Perversely, I've also often observed that those who spend the most time judging a sites performance on its analytics are usually the ones who actually use the site the least. or at least this is what I've observed with past projects I've worked on.




> those who spend the most time judging a sites performance on its analytics are usually the ones who actually use the site the least

It's a weird part of human tribal/social dynamics. People who already generally like a thing are open-minded to new information that presents the thing in a positive light, and just generally ignore new information that presents the thing in a negative light. Likewise, people who already generally dislike a thing filter out the prosthelytizations of people who like the thing, but pay attention when they notice reasons to dislike the thing.

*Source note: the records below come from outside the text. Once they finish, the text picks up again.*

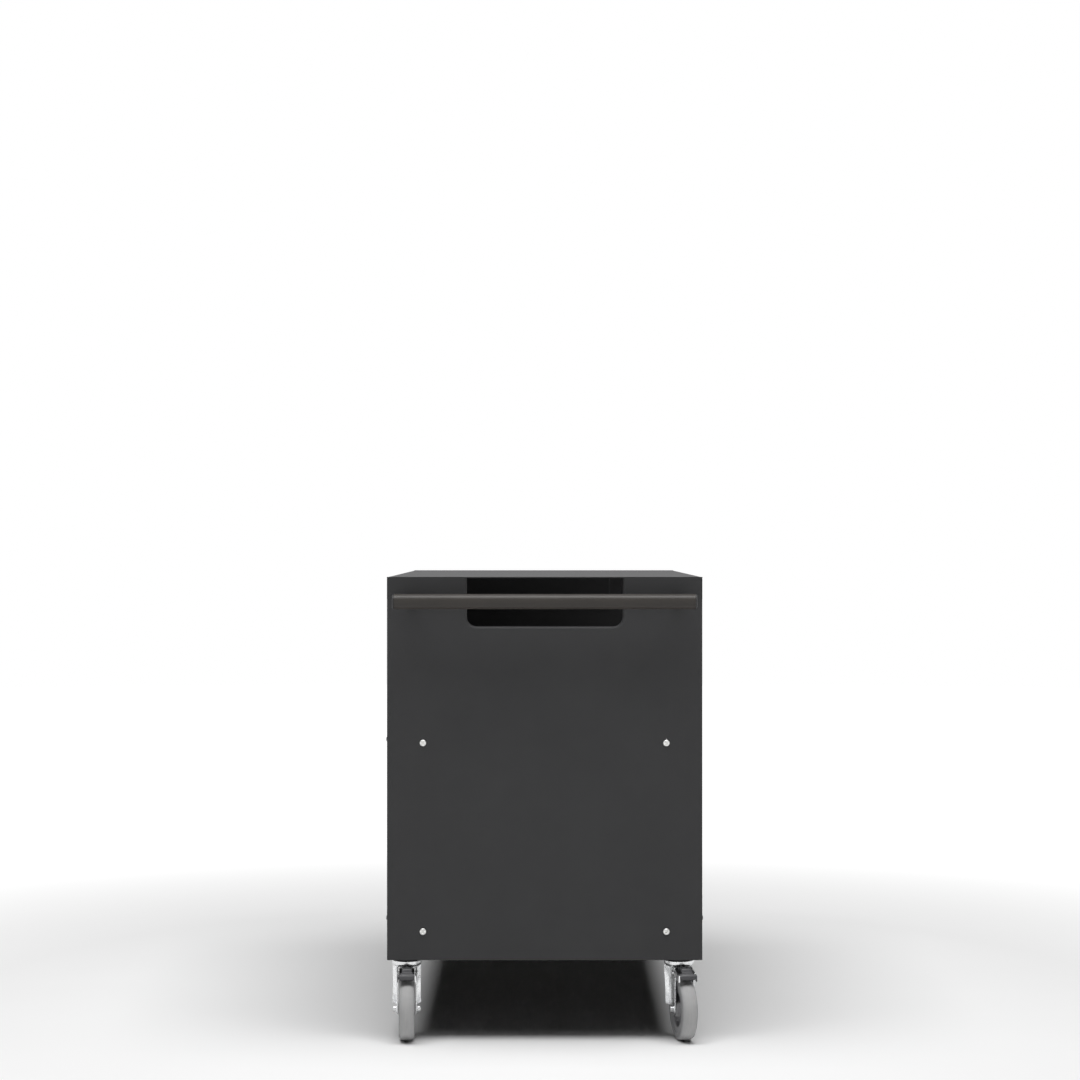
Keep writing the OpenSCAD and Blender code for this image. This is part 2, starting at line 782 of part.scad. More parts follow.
module pedal_pin() {
    color("silver") {
        translate([pedal_pivot[0], -cheek_out, pedal_pivot[1]]) rotate([-90, 0, 0])
            cylinder(r = pedal_pin_radius, h = 2 * cheek_out);
        for (side = [0, 1]) mirror([0, side, 0]) translate([pedal_pivot[0], cheek_out, pedal_pivot[1]])
            rotate([-90, 0, 0]) cylinder(r1 = pin_head, r2 = pedal_pin_radius, h = pin_head_height);
    }
}

module wheel_frame() {
    translate([caster_trail, 0, axle_height]) rotate([-90, 0, 0]) children();
}

module tyre() {
    outer = wheel_diameter / 2;
    half = wheel_width / 2;
    round_x = outer - tyre_crown - tyre_shoulder;
    round_y = half - tyre_shoulder;
    color("silver") wheel_frame() rotate_extrude($fn = 96) {
        polygon([
            [hub_radius, hub_recess - half], [round_x, -half], [round_x, half], [hub_radius, half - hub_recess]
        ]);
        polygon([
            [round_x - over, -round_y], [round_x + tyre_shoulder, -round_y], [outer, -round_y / 2],
            [outer, round_y / 2], [round_x + tyre_shoulder, round_y], [round_x - over, round_y]
        ]);
        for (side = [-1, 1]) translate([round_x, side * round_y]) circle(tyre_shoulder);
    }
}

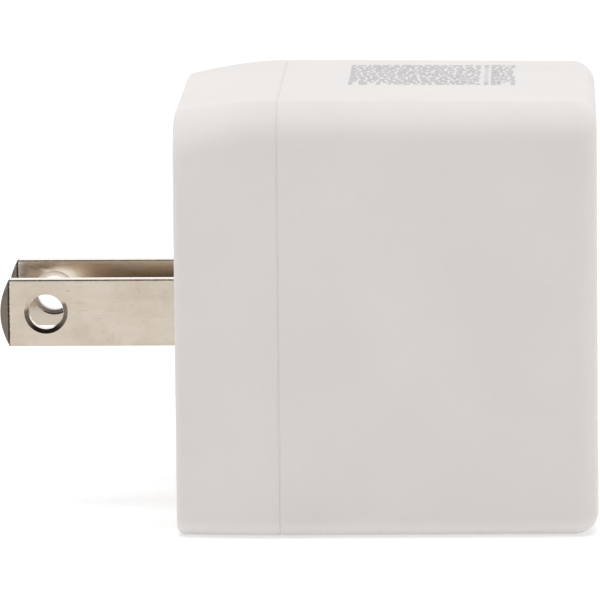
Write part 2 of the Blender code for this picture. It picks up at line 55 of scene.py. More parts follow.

Basically, our brains' belief-evaluation machinery is really just a wrapper around a core "generate excuses to keep thinking what I'm thinking" algorithm.

We can exploit this—adversarial justice systems work much better than non-adversarial ones, because you've got two sides who each have paid attention to half the evidence, brought together in the same room to present it all. But if we aren't exploiting it, aren't even aware of it, it can become a real problem.


One further (possible) correction: a "discussion" was had in the past whether to fix this, dev wanted to fix and PM didn't, or vice versa - whoever is the most politically powerful wins, regardless of metrics impact (all relevant facts aren't reported to senior management so sanity could prevail).